## [EXERCISE INSTRUCTIONS]
Take the lines from the one bearing "Continue the OpenSCAD" to the one bearing "0: nodes.times(angle, BORE_R", inclusive, and reproduce them exactly; include no other line.

## [INPUT ROWS]
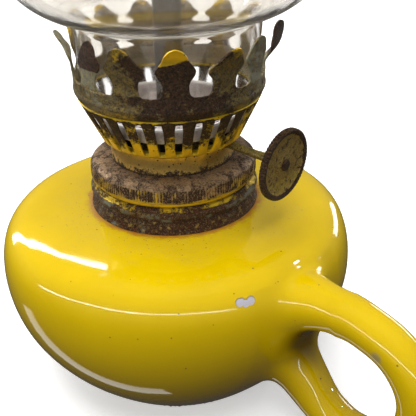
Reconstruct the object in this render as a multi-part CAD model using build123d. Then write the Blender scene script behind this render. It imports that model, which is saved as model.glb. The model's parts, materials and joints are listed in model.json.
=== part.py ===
from build123d import *
import math
import os

# Hand oil lamp: a glazed ceramic font with a finger handle, a screw-in brass burner with a
# slotted basket, a pronged gallery and a wick raiser, and a glass chimney.
# Millimetres, +Z up. The origin is the centre of the flat foot, and the handle points along +X.

# ---- clearances -----------------------------------------------------------------------
run_gap = 0.05          # radial, a shaft turning in its bearing
screw_gap = 0.08        # radial, the burner's screw skirt in the collar
pass_gap = 0.3          # a piece that passes through a hole without touching it
wick_gap = 0.2          # the wick in its tube, all round
bite_gap = 0.2          # the sprocket teeth from the face of the wick

# ---- font: the fuel bowl --------------------------------------------------------------
font_radius = 62.5      # at the widest
font_height = 64.0      # from the foot to the seat of the collar
belly_height = 43.0     # height of the widest point
foot_radius = 39.0
font_wall = 5.0
base_thickness = 6.5
foot_flare = 14.0       # how far the side leans out from the foot, and how fast it rises
foot_rise = 13.0
lower_fullness = 16.0   # how long the side stays upright below and above the belly
upper_fullness = 12.0
shoulder_radius = 50.0  # where the round shoulder meets the flat crown
shoulder_pull = 8.5     # how square the shoulder is
crown_drop = 1.6        # how far the crown falls from the collar seat to the shoulder
seat_radius = 31.0      # flat ring under the collar
mouth_radius = 20.5
neck_wall = 3.5
neck_height = 3.0

# ---- finger handle --------------------------------------------------------------------
handle_radius = 7.0     # of the round section
handle_root_radius = 10.0
handle_root_share = 0.14  # of the loop's length, over which each root thins to the round section
handle_reach = 41.5     # from the bowl's widest point to the middle of the outermost section
handle_top = 51.0       # height of the middle of the upper arm
handle_low = 8.2        # height of the middle of the lowest section
upper_root_height = 46.0
lower_root_height = 32.0
root_dip = 0.4          # how far the upper arm still has to rise where it leaves the bowl
root_depth = 1.5        # how deep the lower root starts inside the bowl, in root radii
lower_root_lean = 4.0   # how far outside the belly the lower arm turns up, and how far it has risen
lower_root_rise = 5.3

# ---- collar, cemented on the font's neck ----------------------------------------------
collar_sheet = 0.8
collar_radius = 28.4
collar_height = 9.0
collar_foot_lip = 0.8
collar_bead_radius = 0.6
collar_bead_drop = 1.4  # from the collar's top to the middle of its bead
screw_radius = 22.8     # outside of the burner's screw skirt
screw_bush_wall = 1.0
screw_bush_length = 5.4
cement_height = 3.4

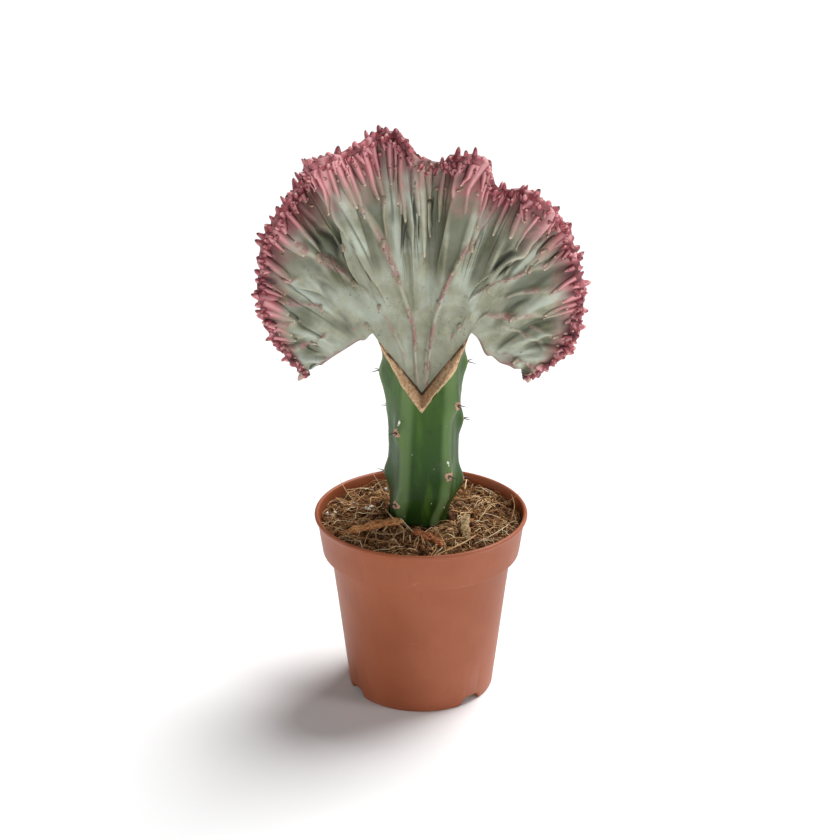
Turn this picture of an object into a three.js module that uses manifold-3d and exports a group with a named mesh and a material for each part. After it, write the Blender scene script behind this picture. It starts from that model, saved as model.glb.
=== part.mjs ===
// A potted coral euphorbia: a fan-shaped, ruffled crest grafted on a thorny green rootstock,
// in a thin plastic nursery pot full of coir substrate.
// Millimetres, +Z up. The origin is on the surface the pot stands on, under the middle of the pot.
// +X is to the right of the plant's front, and -Y is its front.
import * as THREE from "three";
import { mergeVertices } from "three/addons/utils/BufferGeometryUtils.js";
import Module from "manifold-3d";

const wasm = await Module();
wasm.setup();

// ---------- driving dimensions ----------

const GAP = 0.3; // clearance between pieces that touch

const POT = {
  rimRadius: 52.5,
  height: 93.4,
  bandFoot: 73, // height of the step under the rim band
  bandRadius: 48.8, // outside of the band at that step
  neckRadius: 44.6, // outside of the wall just under the step
  footRadius: 36.1,
  wall: 1.2,
  bead: 1.1, // half thickness of the rolled lip
  floorHeight: 4.5,
  footWidth: 2.4,
  sides: 64,
};
// Gaps moulded in the foot ring: the turn from the front, towards +X, of each one's middle.
const FOOT_GAPS = { turns: [43, 118, 223, 298], width: 14, slant: 3, height: 4, deep: 9 };
const DRAIN_HOLES = { count: 6, radius: 3.5, circle: 23, sides: 10 };

const SOIL = {
  edgeHeight: 86.3,
  moundHeight: 91.3,
  moundRadius: 26,
  lean: 0.09, // how much higher the mound is on the left, in millimetres for each millimetre
  rings: 9,
  sectors: 56,
  lump: 0.9,
  shuffle: 0.5, // how far the surface's points stray round their rings, in sectors
};
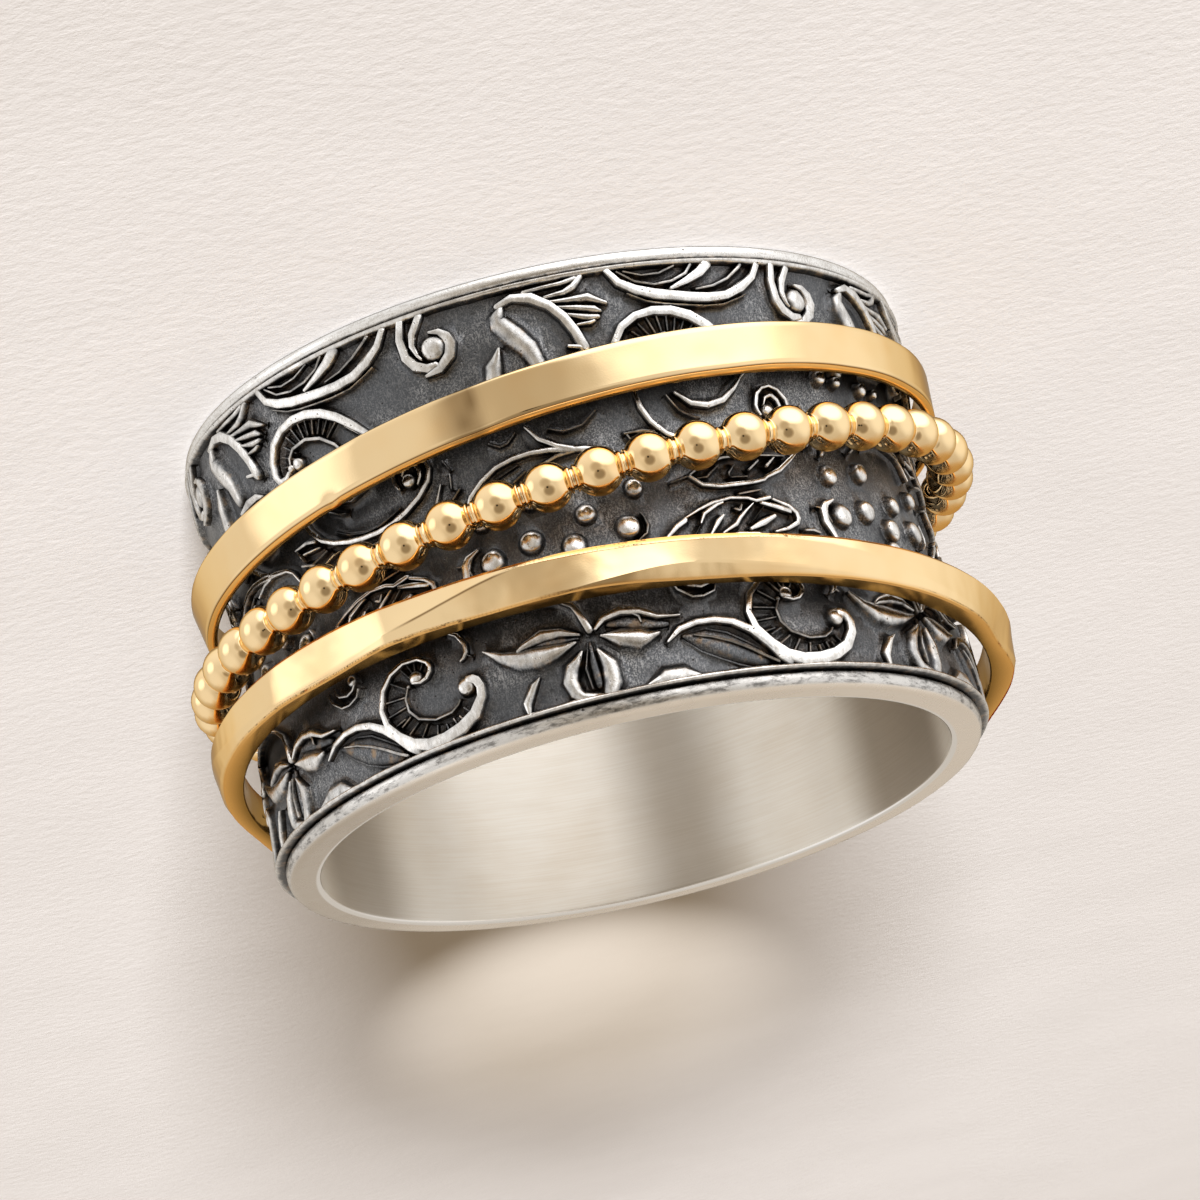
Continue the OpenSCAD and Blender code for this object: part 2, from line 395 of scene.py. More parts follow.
def sector(nodes, angle, band):
    """The share of a band round an angle, which is in radians."""
    middle, inner, outer, share = band
    away = nodes.math("ABSOLUTE", nodes.math("SUBTRACT", angle, math.radians(middle)))
    return nodes.times(nodes.step(away, math.radians(outer), math.radians(inner)), share)


def liner_material():
    """Silver, brushed round the bore, scratched and pitted on the rims, with painted shade and dark
    reflections on the bore and the mouth rim.
    """
    material, nodes, shader, place = new_material("satin_silver")
    x, y, z = nodes.add("ShaderNodeSeparateXYZ", {0: place}).outputs
    angle = nodes.math("ARCTAN2", y, x)
    radius = nodes.math("SQRT", nodes.math("ADD", nodes.times(x, x), nodes.times(y, y)))
    flat = nodes.add("ShaderNodeCombineXYZ", {
        0: nodes.times(angle, BORE_R * MM), 1: z, 2: radius}).outputs[0]

    # Where each part is: the bore, its lip, and the mouth rim's outer side and face
    bore = nodes.step_mm(radius, BORE_R + 0.03, BORE_R + 0.01)
    lip = nodes.times(nodes.step_mm(radius, BORE_R + 0.20, BORE_R + 0.13),
                      nodes.math("SUBTRACT", 1.0, bore))
    mouth = nodes.step_mm(z, RING_H - 0.6, RING_H - 0.5)
    side = nodes.times(mouth, nodes.step_mm(z, RING_H - 0.07, RING_H - 0.14))
    face = nodes.times(mouth, nodes.math("SUBTRACT", 1.0, side))
    smooth = nodes.most(nodes.most(bore, lip), face)

    # Textures: brush lines, broad tones, wear, grain, drag marks, scores and pits
    lines = nodes.noise(flat, 0.035, 4, 0.6, (0.02, 1, 1))
    broad = nodes.noise(flat, 2.5, 2, 0.5)
    wear = nodes.noise(place, 0.6, 3, 0.6)
    fine = nodes.noise(place, 0.06, 4, 0.65)
    drag = nodes.noise(flat, 0.10, 4, 0.65, (0.15, 1, 1))
    scores = nodes.noise(flat, 0.16, 5, 0.7, (0.4, 1, 1))
    pits = nodes.times(nodes.spots(place, 0.32, 0.22), nodes.step(wear, 0.5, 0.62))
    pits = nodes.mix(smooth, pits, 0.0)

    brushed = nodes.mix(0.35, nodes.step(broad, 0.3, 0.8), nodes.step(lines, 0.35, 0.65))
    bore_colour = nodes.blend(brushed, BORE_SILVER, BORE_WARM)
    # Painted dark reflections along the bore, and painted shade on the mouth rim's face and outer edge
    for band in BORE_BANDS:
        bore_colour = nodes.blend(sector(nodes, angle, band), bore_colour, BORE_SHADE)
    far = nodes.times(nodes.step_mm(radius, 9.62, 9.86), sector(nodes, angle, FAR_EDGE))
    face_colour = nodes.blend(sector(nodes, angle, RIM_SHADOW), SILVER_BEIGE, BORE_SHADE)
    face_colour = nodes.blend(far, face_colour, BORE_SHADE)
    side_colour = nodes.blend(nodes.step(scores, 0.68, 0.44), RIM_DARK, RIM_LIGHT)
    colour = nodes.blend(nodes.step(nodes.mix(0.5, fine, drag), 0.44, 0.62), SILVER_WORN, SILVER_DULL)
    # Painted shade: the lowest tenth of a millimetre of the liner is darker grey
    colour = nodes.blend(nodes.step_mm(z, 0.10, 0.02), colour, RIM_GREY)
    for share, part in ((side, side_colour), (face, face_colour), (lip, SILVER), (bore, bore_colour),
                        (pits, POCKET_BROWN)):
        colour = nodes.blend(share, colour, part)

    rough = nodes.mix(bore, nodes.mix(nodes.step(wear, 0.3, 0.7), 0.18, 0.32),
                      nodes.mix(nodes.step(lines, 0.3, 0.7), 0.46, 0.54))
    rough = nodes.mix(lip, rough, 0.10)
    normal = nodes.bump(lines, 0.004, nodes.mix(bore, 0.0, 0.4))
    normal = nodes.bump(nodes.mix(side, fine, scores), 0.010, nodes.mix(smooth, 0.25, 0.0), normal)
    normal = nodes.bump(pits, -0.02, 1.0, normal)
    tangent = nodes.add("ShaderNodeTangent", direction_type="RADIAL", axis="Z").outputs[0]
    nodes.feed(shader, Base_Color=colour, Metallic=1.0, Roughness=rough, Normal=normal,
               Anisotropic=0.85, Anisotropic_Rotation=0.25, Tangent=tangent)
    return material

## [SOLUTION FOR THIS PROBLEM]
Continue the OpenSCAD and Blender code for this object: part 2, from line 395 of scene.py. More parts follow.
def sector(nodes, angle, band):
    """The share of a band round an angle, which is in radians."""
    middle, inner, outer, share = band
    away = nodes.math("ABSOLUTE", nodes.math("SUBTRACT", angle, math.radians(middle)))
    return nodes.times(nodes.step(away, math.radians(outer), math.radians(inner)), share)


def liner_material():
    """Silver, brushed round the bore, scratched and pitted on the rims, with painted shade and dark
    reflections on the bore and the mouth rim.
    """
    material, nodes, shader, place = new_material("satin_silver")
    x, y, z = nodes.add("ShaderNodeSeparateXYZ", {0: place}).outputs
    angle = nodes.math("ARCTAN2", y, x)
    radius = nodes.math("SQRT", nodes.math("ADD", nodes.times(x, x), nodes.times(y, y)))
    flat = nodes.add("ShaderNodeCombineXYZ", {
        0: nodes.times(angle, BORE_R * MM), 1: z, 2: radius}).outputs[0]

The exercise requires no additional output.